I say this having lived through the following community site's initial quality and esprit-de-corp rise and fall:
Kuro5hin, Slashdot, Digg, Reddit
Probably the only truly excellent community I was part of which did not have this problem was the Plato Network, but I expect it died before it could grow into many of the growth/quality problems HN or any of these popular sites face.
To my mind, the idea that one is required to grow beyond one's quality and community goals need not be true. Another way to say this is that if we graphed the ability of community websites to attract new members against their ability to maintain / improve quality and culture, so far that graph is significantly below the 1:1 line.

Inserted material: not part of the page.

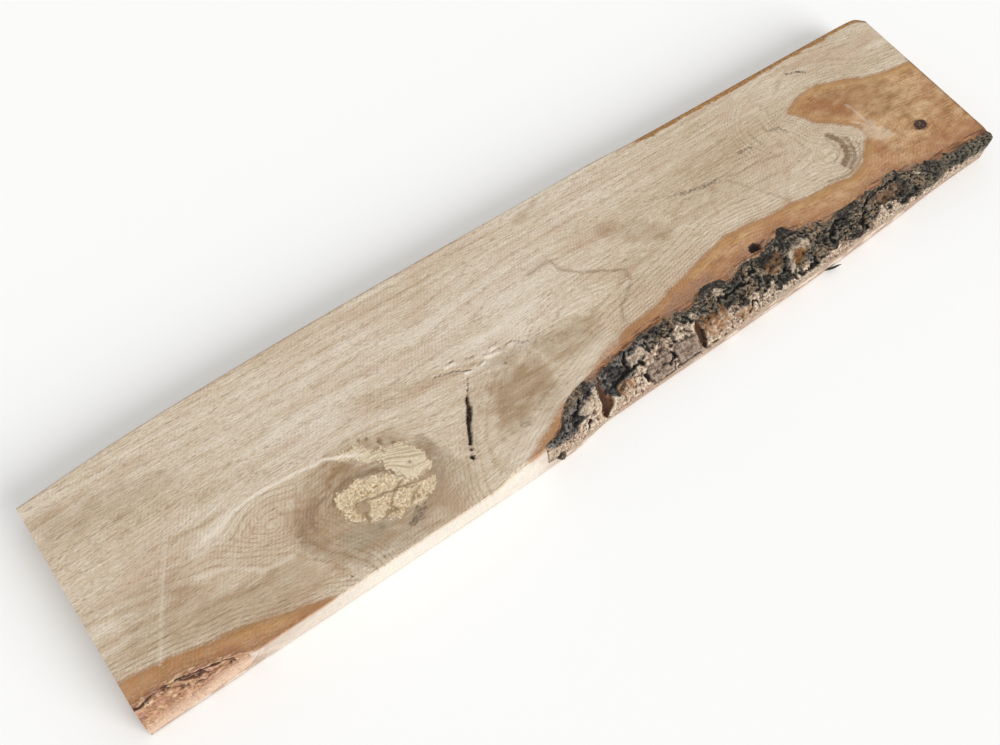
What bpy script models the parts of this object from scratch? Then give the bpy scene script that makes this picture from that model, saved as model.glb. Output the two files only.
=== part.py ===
"""Oak bark-edge board: a sawn plank that keeps the round of the log and its bark along one edge.

X runs along the board, from the left end to the right end. Y runs across it, with the bark edge at -Y.
Z is up from the sawn underside at 0. Shapes are worked out in millimetres and placed in metres.
"""
import math

import bmesh
import bpy
from mathutils import Matrix, Vector, noise

MM = 0.001

# For the guide curves: the steepest slope at a key against the straight line's, and the step for a normal
STEEPEST = 2.5
STEP_T = 0.01

# Driving dimensions, in millimetres
LENGTH = 750.0
THICKNESS = 27.0
SAWN_EDGE = -86.5
FIT_GAP = 0.3
STATION_STEP = 5.0
ARRIS = 0.8
ARRIS_SET_BACK = 0.4

# The far edge follows the log a little: it draws in towards the left end, and its right corner is round
FAR_EDGE = [(-375, 74.5), (-304, 80.9), (-236, 83.9), (-150, 86.0), (0, 86.5), (90, 86.5),
            (135, 84.6), (350, 83.0), (368, 81.8), (375, 76.0)]
FAR_ROUND = 2.0

# Where the saw ran along the near edge, read at the underside
NEAR_SAW = [(-375, SAWN_EDGE), (-62, SAWN_EDGE), (-22, -81.5), (84, -80.2), (162, -78.7), (225, -76.9),
            (280, -74.2), (320, -71.8), (375, -70.4)]
# Where the flat top ends: at the saw's arris, at bare round wood, or at the start of the bark
TOP_EDGE = [(-375, -74.7), (-350, -73.4), (-330, -77.0), (-312, -81.2), (-298, -86.1), (-270, -86.1),
            (-124, -86.1), (-108, -82.4), (-80, -80.4), (-64, -77.2), (-55, -70.5), (-42, -64.2),
            (-20, -59.5), (10, -53.9), (40, -50.6), (66, -54.2), (90, -50.2), (108, -52.8), (126, -47.0),
            (148, -49.5), (166, -42.2), (184, -48.8), (206, -56.0), (234, -57.0), (256, -53.0),
            (285, -54.2), (308, -61.0), (340, -62.4), (375, -65.4)]
# How high the saw's flat face stands above the underside. Above it comes the round of the log
SAWN_HEIGHT = [(-375, 4.0), (-330, 6.0), (-306, 9.0), (-297, 24.0), (-288, 26.1), (-124, 26.1), (-112, 19.0),
               (-87, 14.0), (-65, 10.0), (-45, 5.0), (-30, 1.8), (0, 1.8), (60, 5.0), (100, 8.0), (118, 12.0),
               (150, 13.0), (204, 9.0), (222, 14.0), (256, 11.5), (290, 4.0), (304, 1.8), (375, 1.8)]
WANE_ROUND, FLATTEST_ROUND = 2.6, 0.1
WANE_STEPS = 5

# Bark: where it sits along the board, and how thick it is
STRIP_START, STRIP_END = -80.0, LENGTH / 2
CORNER_START, CORNER_END = -LENGTH / 2, -305.0
BARK_LIP = 6.0
BARK_FOOT = 4.5
BARK_LEDGE = 3.0
BARK_BELLY = 3.2
THIN_BARK = 1.2
BARK_STEPS = 13
BARK_WIDTH = 30.0
FADE_IN = 30.0
CORNER_SHARE = 0.5
THIN_END = 0.15

# Cork relief: lumps between fissures, and finer ridges across the strip near the right end
LUMP_SIZE, LUMP_HEIGHT, BIAS = 11.0, 4.2, 0.35
CRUMB_SIZE, CRUMB_HEIGHT = 4.5, 1.8
RIDGE_START, RIDGE_PITCH, RIDGE_HEIGHT, RIDGE_LEAN = 315.0, 10.0, 1.0, 0.4
CALM = 0.65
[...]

Creating technology to change that slope above 45 degrees would be a totally huge gift to the world, seriously. On the other hand, the best sites out there might be at less than 25 degrees right now, so even a little would be a big improvement.
All that to say, I'm all for experimenting, and I know for sure that you don't really want to start HN(^2); you'd rather keep using and feeding HN in the right way -- I always find a big goal / framework to be helpful, and I haven't heard you say much about what your longterm goals are here; since talk is cheap, take mine!
They would probably be terribly inaccurate metrics at first, but they would also provide a means for people to decide how to assess.
As a start, you could use people, for instance paying people on Mechanical Turk to evaluate a post and its comments for specified HN guidelines; these could be used as a first attempt to get a feel for how well a given day / week goes.
If we could get a dump of all the comments tagged with submission time that would be a nice starting point for people to throw their algorithms at.
The community has done a very good job of providing links to earlier discussions and has generally accepted that occasional repeats of old content are nothing to get worked up about and may even be desirable.